Everything Old is New Again

Defeating Counter-Unmanned Aerial Systems in the Next War

By CW4 Jonas A. Moody, U.S. Army, Air Defense

Article published on: July 1, 2024 in the Strength in Knowledge July–September 2024 Edition

Read Time: < 7 mins

Air raid sirens blared across cities throughout Israel late in the evening on April 13th, 2024. Israel and its Coalition allies braced for a massive aerial attack from Iran. Drones and missiles were fired from several locations across U.S. Central Command (USCENTCOM) as a “retaliatory strike” for a suspected Israeli attack on the Iranian consulate in Syria that killed two Iranian military commanders and six other Iranian nationals. The attack saw launch points from Iran, Iraq, Syria, and Yemen, illustrating the scope and capability of Iran and its proxy forces throughout the region. Iran’s “Operation True Promise” consisted of more than 120 ballistic missiles, 30 cruise missiles, and of particular interest: drones (Al Jazeera Staff, 2024). The drone threat has pushed the Department of Defense (DoD) to act quickly and rush technological solutions to the field. Unfortunately, the rapid acquisition process has resulted in a “throw it at the wall and see what sticks” approach.

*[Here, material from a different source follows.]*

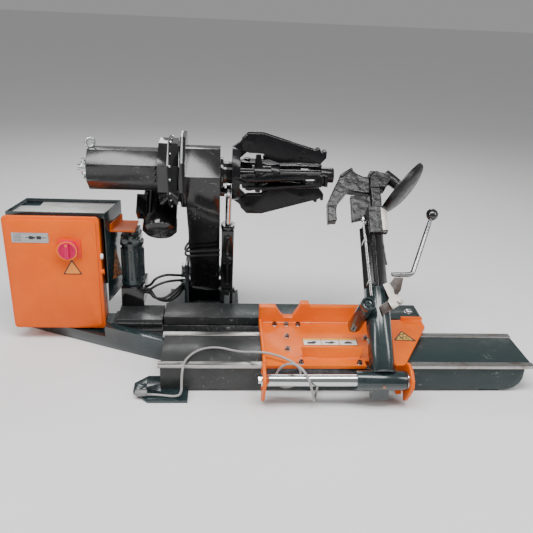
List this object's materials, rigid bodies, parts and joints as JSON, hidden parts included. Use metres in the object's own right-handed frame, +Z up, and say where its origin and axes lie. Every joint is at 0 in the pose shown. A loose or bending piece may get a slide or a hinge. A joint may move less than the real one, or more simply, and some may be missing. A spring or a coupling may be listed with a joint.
{
  "type": "heavy tire changer",
  "caption": "Floor-standing heavy tire changer: a bed with a sliding tool carriage, a tilting tool post and a swinging hydraulic chuck arm.",
  "frame": {"origin": "front left corner of the bed, on the floor, in the underside of the front foot plate", "axes": "+X along the bed to the right, +Y away from the operator, +Z up"},
  "size_m": [2.045, 0.99, 0.891],
  "materials": {
    "orange_paint": "glossy powder coat",
    "green_paint": "semi-gloss hammer paint",
    "black_paint": "high gloss paint",
    "grey_paint": "satin paint with scuffs",
    "tray_grey": "scratched satin",
    "ground_steel": "ground and worn",
    "dark_steel": "oiled",
    "chrome": "polished",
    "cast_black": "rough black casting with worn edges",
    "device_grey": "matte",
    "hose_rubber": "satin",
    "switch_red": "gloss",
    "knob_magenta": "gloss",
    "cable_grey": "satin",
    "ball_black": "gloss"
  },
  "bodies": {
    "root": {"bed_beam": "green_paint", "bed_rails": "ground_steel", "foot_plates": "green_paint", "base_frame": "green_paint", "cross_members": "green_paint", "rear_channel": "grey_paint", "carriage_barrel": "black_paint", "arm_stand": "green_paint", "pivot_pin": "ground_steel", "cylinder_foot": "black_paint", "cabinet_hood": "green_paint", "top_tray": "tray_grey", "enclosure_box": "orange_paint", "contactor_bank": "device_grey", "pump_motor": "green_paint", "oil_tank": "black_paint", "shelf_plate": "orange_paint", "hydraulic_hoses": "hose_rubber"},
    "door": {"enclosure_door": "orange_paint", "nameplate": "tray_grey", "switch_plate": "switch_red"},
    "knob": {"switch_knob": "knob_magenta"},
    "carriage": {"saddle": "orange_paint", "saddle_bolts": "dark_steel", "keeper_bars": "dark_steel", "saddle_ears": "orange_paint", "chrome_shaft": "chrome", "rear_cover": "grey_paint", "carriage_rod": "chrome", "cable_gland": "cable_grey", "mains_cable": "cable_grey", "cable_connector": "cable_grey"},
    "post": {"post_sleeve": "green_paint", "post_tube": "green_paint", "buffer_barrel": "green_paint", "latch_block": "black_paint", "post_bar": "cast_black", "release_rod": "ground_steel"},
    "lever": {"latch_lever": "dark_steel", "ball_knob": "ball_black"},
    "latch": {"latch_plate": "ground_steel"},
    "head": {"head_casting": "cast_black", "hook": "cast_black"},
    "disc": {"bead_disc": "cast_black"},
    "arm": {"chuck_arm": "black_paint", "spindle_housing": "black_paint", "gear_casing": "black_paint", "casing_bolts": "ground_steel", "octagon_cover": "grey_paint", "drive_motor": "black_paint", "rotary_union": "chrome", "arm_hoses": "hose_rubber"},
    "chuck": {"chuck_plate": "black_paint"},
    "spider": {"jaw_spider": "black_paint"},
    "jaw_a": {"jaw_1": "black_paint"},
    "jaw_b": {"jaw_2": "black_paint"},
    "jaw_c": {"jaw_3": "black_paint"},
    "jaw_d": {"jaw_4": "black_paint"},
    "ram_barrel": {"arm_barrel": "black_paint"},
    "ram_rod": {"arm_rod": "chrome"}
  },
  "joints": [
    {"name": "carriage_slide", "type": "slide", "parent": "root", "child": "carriage", "axis": [1, 0, 0], "range_m": [0, 0.33]},
    {"name": "door_swing", "type": "hinge", "parent": "root", "child": "door", "pos_m": [-0.622, 0.392, 0.3], "axis": [0, 0, -1], "range_deg": [0, 110]},
    {"name": "knob_turn", "type": "hinge", "parent": "door", "child": "knob", "pos_m": [-0.376, 0.36, 0.417], "axis": [0, 1, 0], "range_deg": [0, 90]},
    {"name": "post_tilt", "type": "hinge", "parent": "carriage", "child": "post", "pos_m": [0.8, -0.08, 0.112], "axis": [1, 0, 0], "range_deg": [0, 80]},
    {"name": "lever_turn", "type": "hinge", "parent": "post", "child": "lever", "pos_m": [0.9, 0.16961, 0.41818], "axis": [1, 0, 0], "range_deg": [0, 35]},
    {"name": "latch_turn", "type": "hinge", "parent": "post", "child": "latch", "pos_m": [0.883, 0.07132, 0.35242], "axis": [0, -0.7071, 0.7071], "range_deg": [0, 7]},
    {"name": "head_swivel", "type": "hinge", "parent": "post", "child": "head", "pos_m": [0.835, 0.34426, 0.53626], "axis": [0, 0.7071, 0.7071], "range_deg": [0, 180]},
    {"name": "disc_spin", "type": "hinge", "parent": "head", "child": "disc", "pos_m": [0.963, 0.47296, 0.66496], "axis": [0.7314, -0.4822, -0.4822], "continuous": true},
    {"name": "arm_swing", "type": "hinge", "parent": "root", "child": "arm", "pos_m": [0.15, 0.69, 0.19], "axis": [1, 0, 0], "range_deg": [-5, 30]},
    {"name": "chuck_spin", "type": "hinge", "parent": "arm", "child": "chuck", "pos_m": [0.3, 0.4, 0.735], "axis": [1, 0, 0], "continuous": true},
    {"name": "jaw_a_swing", "type": "hinge", "parent": "chuck", "child": "jaw_a", "pos_m": [0.325, 0.4, 0.865], "axis": [0, -1, 0], "range_deg": [0, 15]},
    {"name": "jaw_b_swing", "type": "hinge", "parent": "chuck", "child": "jaw_b", "pos_m": [0.325, 0.27, 0.735], "axis": [0, 0, -1], "range_deg": [0, 15]},
    {"name": "jaw_c_swing", "type": "hinge", "parent": "chuck", "child": "jaw_c", "pos_m": [0.325, 0.4, 0.605], "axis": [0, 1, 0], "range_deg": [0, 15]},
    {"name": "jaw_d_swing", "type": "hinge", "parent": "chuck", "child": "jaw_d", "pos_m": [0.325, 0.53, 0.735], "axis": [0, 0, 1], "range_deg": [0, 15]},
    {"name": "spider_slide", "type": "slide", "parent": "chuck", "child": "spider", "axis": [1, 0, 0], "range_m": [0, 0.0265]},
    {"name": "ram_turn", "type": "hinge", "parent": "root", "child": "ram_barrel", "pos_m": [0.252, 0.53, 0.17], "axis": [1, 0, 0], "range_deg": [-5.6, 33.1]},
    {"name": "ram_stroke", "type": "slide", "parent": "ram_barrel", "child": "ram_rod", "axis": [0, -0.1843, 0.9829], "range_m": [-0.081, 0.014]}
  ],
  "couplings": [
    {"joint": "jaw_b_swing", "follows": "jaw_a_swing", "ratio": 1},
    {"joint": "jaw_c_swing", "follows": "jaw_a_swing", "ratio": 1},
    {"joint": "jaw_d_swing", "follows": "jaw_a_swing", "ratio": 1},
    {"joint": "spider_slide", "follows": "jaw_a_swing", "m_per_rad": 0.1001},
    {"joint": "latch_turn", "follows": "lever_turn", "ratio": 0.2},
    {"joint": "ram_turn", "follows": "arm_swing", "ratio": 1.1},
    {"joint": "ram_stroke", "follows": "arm_swing", "m_per_rad": -0.153}
  ]
}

Drones, or Unmanned Aerial Systems (UAS) in military parlance, have already changed the face of the modern battlefield, and innovation in the field, both technological and tactical, is proceeding at a ferocious pace. Russia’s incursion into Ukraine gave militaries worldwide an unprecedented opportunity to see these technologies employed in the crucible of combat (Thompson, 2024). In addition to the large-scale combat operations (LSCO) unfolding in Ukraine, UAS technology is also changing how the United States conducts counter-insurgency and stability operations across USCENTCOM. At the close of January 2024, three American Soldiers were killed and approximately 34 more were injured when an Iranian-backed militia attacked the Tower 22 outpost in Jordan with one-way attack (OWA) drones believed to be supplied by Iran (Miller, 2024). Unfortunately, this was not the only UAS attack against U.S. forces in the region, but it was the most successful. Frequent drone attacks and incursions on U.S. bases in the region have driven the Department of Defense to flood the theater with rapidly-fielded counter-UAS systems that employ both kinetic and non-kinetic effects. The proliferation of disaggregated systems, contract-driven maintenance programs, and an unfavorable ratio of cost-benefit taxes in existing mission command networks will reduce readiness in LSCO.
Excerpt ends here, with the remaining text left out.